At the peak of the depeg UST (10-12 May 2022), Bitcoin experienced its first decline to 27,000 US dollars since July 2021. This corresponds to the time when Luna Foundation Guard (LFG) sold around 80 thousand BTC reserves in an effort to overcome depeg. This massive sale brought down the price of Bitcoin and took the entire crypto market with it.
To make things worse, US crypto-asset lender Celsius recently froze withdrawals and transfers between accounts, further fueling fears of a broader downturn in the digital asset market which was already shaken by the LUNA and UST crashes last month.
If we compare the current situation with the previous bear market conditions, in early 2018, Bitcoin fell 69% from its 2017 all-time high of $19,700 to $6,155 in just seven weeks.
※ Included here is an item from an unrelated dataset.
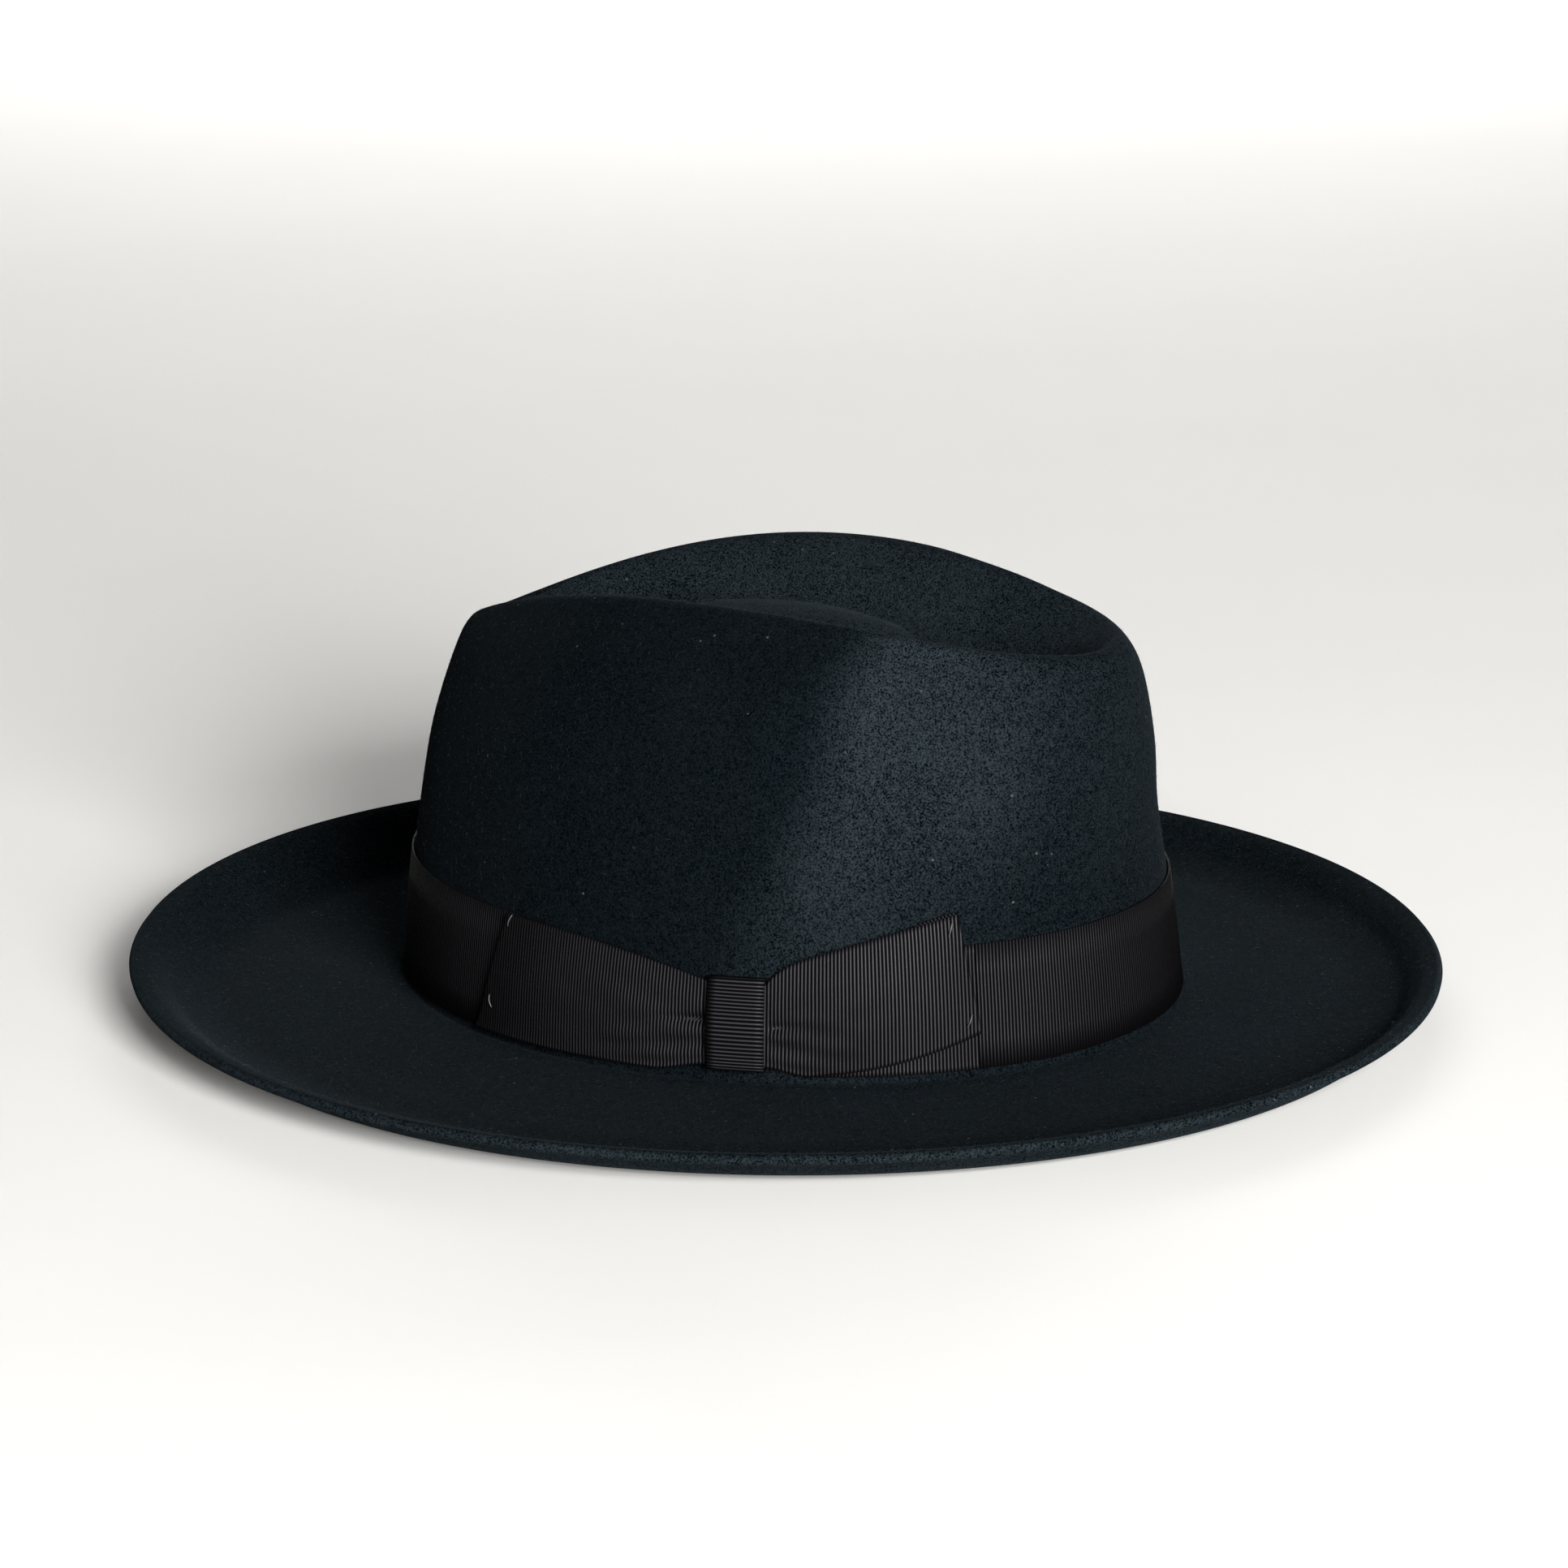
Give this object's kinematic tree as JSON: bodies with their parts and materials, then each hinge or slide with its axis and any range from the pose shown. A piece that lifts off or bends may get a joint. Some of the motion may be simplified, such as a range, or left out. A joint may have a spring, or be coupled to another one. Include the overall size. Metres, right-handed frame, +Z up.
{
  "type": "fedora hat",
  "caption": "Soft felt fedora with a creased and pinched crown, a wide brim with a curled edge, a ribbed ribbon band, a flat side bow and a sweatband inside.",
  "frame": {"origin": "middle of the brim's outline, on the plane that the brim rests on", "axes": "-Y is the front, the way the wearer faces; +Y is the back; +X is the wearer's left and -X the side with the bow; +Z is up to the crown"},
  "size_m": [0.3162, 0.3363, 0.1099],
  "materials": {
    "wool_felt": "matte, very dark blue-grey wool felt with a short fuzz",
    "grosgrain": "black ribbed ribbon with a soft sheen along the ribs",
    "thread": "dark sewing thread, slightly shiny",
    "sweatband_leather": "smooth, thin, near-black leather, semi-matte",
    "reed_plastic": "smooth flexible cord, semi-gloss",
    "label_cloth": "off-white woven label, blank"
  },
  "bodies": {
    "root": {"felt_body": "wool_felt", "hat_band": "grosgrain", "bow_base": "grosgrain", "bow_rear_wing": "grosgrain", "bow_front_wing": "grosgrain", "bow_keeper": "grosgrain", "rear_tack_upper": "thread", "rear_tack_lower": "thread", "front_tack_upper": "thread", "front_tack_lower": "thread", "sweatband": "sweatband_leather", "sweatband_reed": "reed_plastic", "sweatband_thread": "thread", "sweatband_seam_tab": "sweatband_leather", "back_bow_left_loop": "grosgrain", "back_bow_right_loop": "grosgrain", "back_bow_tie": "grosgrain", "size_label": "label_cloth"}
  },
  "joints": []
}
The total crypto market capitalization plunged from US$830 billion to US$120 billion by the end of the year. The average company back then was very skeptical and didn’t see crypto as an opportunity, and many stakeholders and CEOs viewed the industry as one big scam.
First, the progress of DeFi projects has been very rapid. At the end of the 2017 bull run, only about 100 decentralized applications were launched. Today, there are thousands on Ethereum alone. We are even seeing the emergence of DeFi projects on the Bitcoin blockchain.
💡 With so many utility cases in DeFi today, speculation for quick profits is no longer the main reason investors are getting interested in investing in crypto.
Then the entry of Big Tech into the metaverse industry is also something that cannot be ignored. : Rebranding Facebook to Meta, NFT integration on Twitter, Instagram, and Spotify; Google and Microsoft started their own Web3 research and are actively investing into Web3, are some examples of how large companies have actively entered the industry. Retail brands and fashion giants also their business strategy to Web3. For example, Walmart, Warner Bros., Gucci, Louis Vuitton, and Nike.